Mientras recorrían estas salas, jardines y pasillos, el rey mostraba una expresión de hastío —como si estos esplendores le fueran familiares y en Jerusalén se lavara los pies en un barreño de oro con piedras preciosas engastadas—, que por otra parte sentía, ya que, a sus ojos, su hijo era mil veces más hermoso que el palacio del califa. Y así fue como se fijó en Morgennes.

Morgennes caminaba exactamente a la sombra de Balduino, como si quisiera protegerle. Servirle de guardia de corps. Fue en ese instante, según cuenta Guillermo de Tiro, cuando el rey decidió contratar a Morgennes como espía —aunque ya se le había ocurrido cuando había renunciado a ser armado caballero.

Era un hombre recto, en el que un rey podía confiar.

Esta decisión, que convertiría a Morgennes en uno de esos hombres llamados la «sombra del rey», fue una de las más sabias que Amaury tomó nunca. E interiormente se felicitó por ella mientras comunicaba su elección a Guillermo de Tiro, que le escuchó con atención asintiendo con la cabeza.

La recepción empezó con la presentación de los francos al califa de Egipto, al-Adid. Era un adolescente esquelético, de rostro demacrado, con la cabeza rasurada y vestido con amplios ropajes que realzaban la delgadez de sus miembros. Sus ojos, excesivamente maquillados, parecían los de un loco, y todo en él producía la extraña sensación de que era transparente, como si solo le quedaran unos días de vida, o como si ya no viviera desde hacía mucho tiempo.

Era un ser que no contaba.

Un símbolo, una idea.

Así, conforme al uso, al-Adid no habló en toda la ceremonia. Fue Chawar quien se expresó por él. Pero el resultado de sus conversaciones fue que Egipto aceptaba la protección de los francos, y se comprometía a entregarles, cada año, un impuesto de cien mil monedas de oro. Chawar estaba en la gloria y sonreía enseñando todos sus dientes. Sus maquinaciones habían dado resultado.

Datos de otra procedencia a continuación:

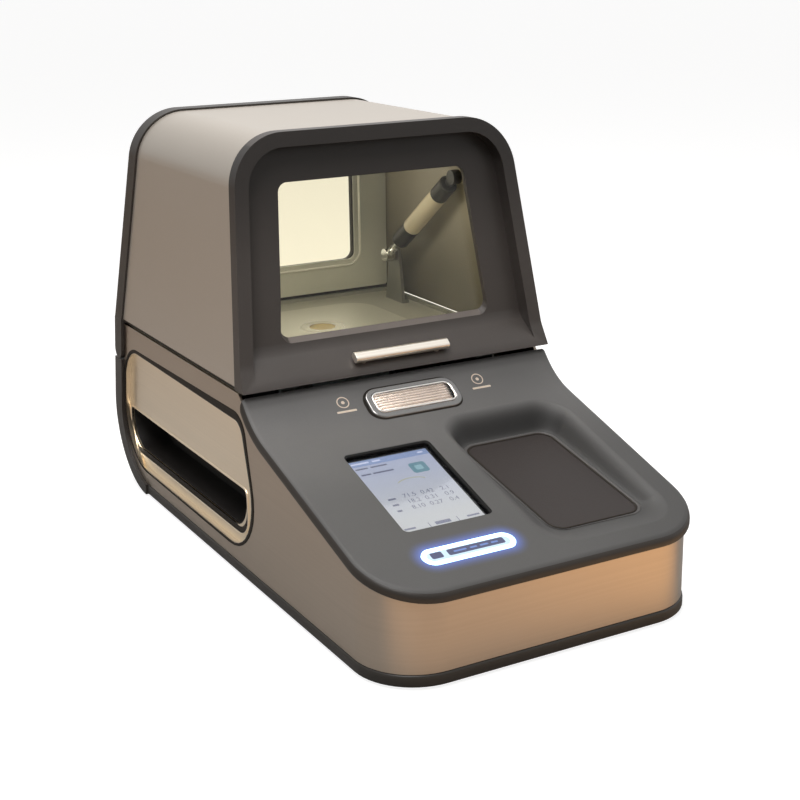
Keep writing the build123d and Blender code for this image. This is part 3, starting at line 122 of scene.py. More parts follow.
def axes(tree, kind="Object"):
    """X, Y and Z of the point that is shaded, or of its normal."""
    spot = node(tree, "ShaderNodeTexCoord")
    return node(tree, "ShaderNodeSeparateXYZ", [(0, spot.outputs[kind])]).outputs


def blank(name):
    """A new material, its node tree and its main shader."""
    material = bpy.data.materials.new(name)
    material.use_nodes = True
    return material, material.node_tree, material.node_tree.nodes["Principled BSDF"]


camera = placed("camera", bpy.data.cameras.new("camera"))
bpy.context.scene.camera = camera
camera.data.lens = 66.7
camera.data.sensor_width = 36.0
camera_place = (-0.4860, -0.90047, 0.42051)
heading, dip, bank = 0.5101, 0.2989, -0.0139
ahead = Vector((sin(heading) * cos(dip), cos(heading) * cos(dip), -sin(dip)))
level = Vector((cos(heading), -sin(heading), 0))
over = level.cross(ahead)
across_view = cos(bank) * level + sin(bank) * over
up_view = cos(bank) * over - sin(bank) * level
camera.matrix_world = Matrix.Translation(camera_place) @ Matrix(
    (across_view, up_view, -ahead)).transposed().to_4x4()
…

Egipto se encontraba a salvo de los sunitas de Damasco, y los griegos se habían quedado en Bizancio. Los francos, finalmente, aportaban su protección sin incomodarle en nada. ¡Era perfecto!

Algunos funcionarios, todos coptos, sentados en el suelo con una losa de piedra atravesada sobre las rodillas, tomaban nota de cuanto se decía. Morgennes se fijó en que, de vez en cuando, uno de ellos levantaba los ojos en su dirección sin dejar de escribir. Parecía que quisiera indicarle algo, pero Morgennes no veía qué podía ser.

Finalmente, cuando el acuerdo diplomático quedó sellado, oralmente, y Amaury hubo anunciado que había ordenado a los templarios Galet el Calvo y Dodin el Salvaje que permanecieran en El Cairo para recaudar el impuesto prometido, se produjo un acontecimiento que nunca, en más de cuatro mil años, se había visto en Egipto.

Y es que la humanidad nunca había tenido antes a un rey como Amaury. Pues el monarca franco, por más que otorgara cierto valor a las promesas hechas oralmente y a los contratos firmados (si bien un poco menos a estos últimos), solo confiaba en los que se comprometían
físicamente
con él.

Cuando Amaury propuso a los egipcios sellar su acuerdo «con un franco y viril ap-p-pretón de manos», estos se quedaron sencillamente estupefactos y creyeron que bromeaba.

Estaba claro que no le conocían.

Amaury se adelantó hacia al-Adid, que reaccionó con unos temblores de las cejas similares a los de las viejas cortesanas que quieren hacerse pasar por vírgenes. ¿Cómo? ¿Tocar al califa? ¿Dios en la tierra, o casi? ¡Impensable!